Una legge etica sancirà la maternità surrogata come reato universale, ovunque essa sia condotta a termine. Etica perché sul versante della forza sanzionatoria pare che sarà pressoché nulla.
I promotori pretenderebbero di colpire ciò che definiscono “turismo procreativo” imputato di produrre ogni anno, tra Stati uniti d’America e India, oltre tremilacinquecento neonati, che sarebbero strappati alle cure di chi li ha partoriti.
Nella realtà la proposta di legge pretende di sancire l’esclusività dello spazio vitale, altri spazi vitali non possono essere presi in affitto.
Non si può mercanteggiare sull’utero femminile. Per i sostenitori della GPA reato universale, evidentemente, le numerose gravidanze di una volta erano il sale della famiglia patriarcale, tutti doni di Dio, nulla a che vedere con lo sfruttamento e la sottomissione della donna, maternità ricercate, desiderio di completezza: non lo fo per piacer mio ma per piacere a Dio!
Perfino il Padre Eterno ha dovuto chiedere un utero a prestito, a lui cosa sarebbe costato alitare su un grumo di fango? Eppure no, è ricorso alla maternità surrogata, costringendo il povero Giuseppe alla parte di padre supposto e ad avviare le pratiche per l’adozione.
Resta il fatto che tutti nasciamo da qualcuno, ma a morire provvediamo da soli.
Per nascere serve una placenta e la placenta si forma solo nella donna e solo con la gravidanza.
È un organo provvisorio, transitorio, una volta terminata la sua funzione viene espulsa, e solo dopo la nascita del bambino.
Con l’espulsione della placenta ha termine la memoria della gravidanza, nulla resta della memoria intrauterina.
La memoria inizia solo ora, quella episodica e quella semantica.
Una memoria che prende origine dall’attaccamento, dall’attaccamento a chi si prenderà cura del neonato, ai suoi caregiver.
Ai più sfugge che all’origine della genitorialità non sta la gestazione nel ventre materno, bensì l’attaccamento.
La genitorialità è di chi nel momento del passaggio dal certo dell’intrauterino all’incerto dell’extrauterino accoglie la nuova vita nel calore delle sue braccia, unisce ai suoi battiti i battiti del proprio cuore.
È dall’attaccamento, dalla sua natura, che nasce il sentimento che porta alla conoscenza peculiarità dell’essere umano approdato alle rive della vita.
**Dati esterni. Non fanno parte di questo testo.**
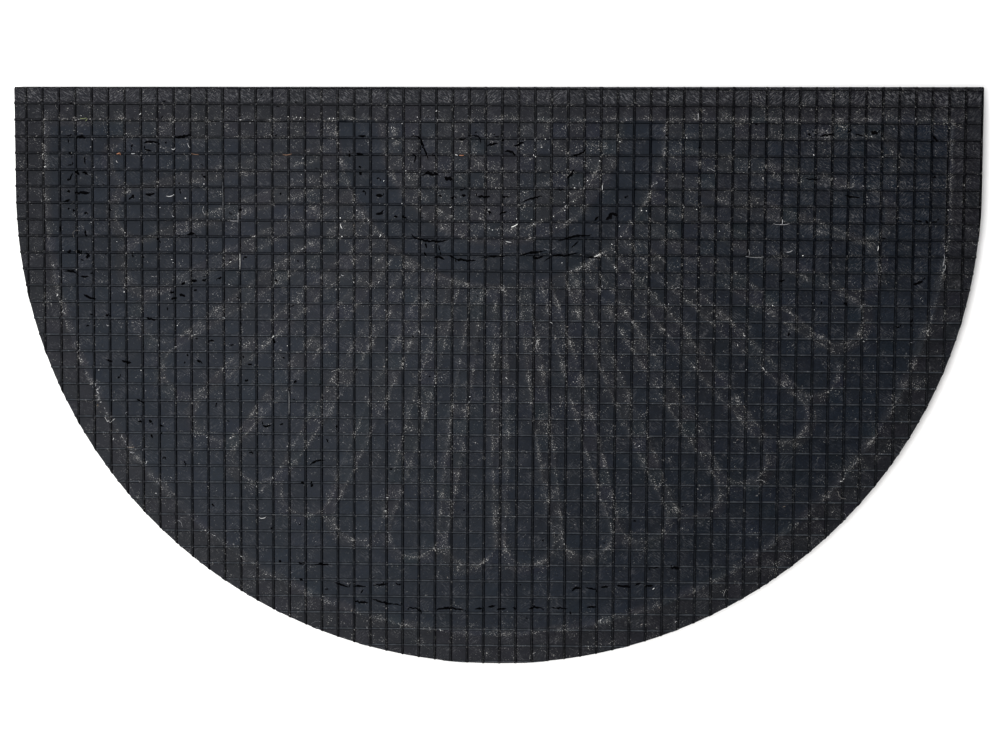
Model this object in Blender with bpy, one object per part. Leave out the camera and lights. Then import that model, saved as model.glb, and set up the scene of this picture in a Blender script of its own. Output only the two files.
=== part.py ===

I sentimenti positivi e quelli negativi, la conoscenza positiva e quella negativa, in una continua ricerca di equilibrio, di omeostasi tra il sé e il fuori di sé.
Sono state scritte pagine di letteratura dal seno buono e seno cattivo di Melanie Klein, alle ricerche sul ruolo dell’attaccamento di John Bowlby.
Ma la scienza si sa è il prodotto di paradigmi e se il paradigma non è quello che serve alla propria battaglia di pre-giudizi, di con-vinzioni, utile per giungere a vincere, allora non è scienza, dunque è meglio l’etica, quella che ognuno si con-feziona, quella che ci si fa da sé.
Comunque stiano le cose è un dato di fatto, di cui occorre prendere atto, che spazio vitale, il ventre della donna, e spazio genitoriale, allevare e crescere, non coincidono, o, per lo meno, non è detto che debbano coincidere.
Non è che lo spazio vitale sia automaticamente spazio genitoriale, se lo diviene lo diviene solo attraverso il processo dell’attaccamento e non della gestazione.
È l’attaccamento che sta alla base della costruzione della genitorialità. L’ha spiegato bene da tempo al mondo intero John Bowlby che ogni neonato sviluppa un forte legame di attaccamento con chi si prende cura di lui, non necessariamente chi l’ha partorito, pertanto può coinvolgere addirittura intere comunità come l’antropologia ha osservato in culture altre da quella occidentale, culture dell’Africa e dei paesi sudamericani.
Ci sono state poi le scimmiette dei coniugi Harlow che una volta sazie, al biberon preferivano il calore accogliente di una “mamma morbida”: pezzi di stoffa o di spugna.
Gli esperimenti dei coniugi Harlow hanno dimostrato come nei neonati al soddisfacimento dei bisogni primari prevalga il bisogno di protezione, di calore, di accoglienza, di accudimento.
Lo spazio vitale che fa della donna una semidivinità in quanto unica in grado di donare la vita, non la rende tuttavia detentrice dell’esclusività genitoriale, che non appartiene alla donna come non appartiene all’uomo, ma è solo di chi si assume la cura di crescere ed allevare, di levare da terra e portare in alto.
Ma è solo nella esclusiva della donna, che nessuna legge, universale o meno, può limitare, decidere di scegliere come usare lo spazio vitale di cui la natura le ha fatto misterioso e affascinante dono.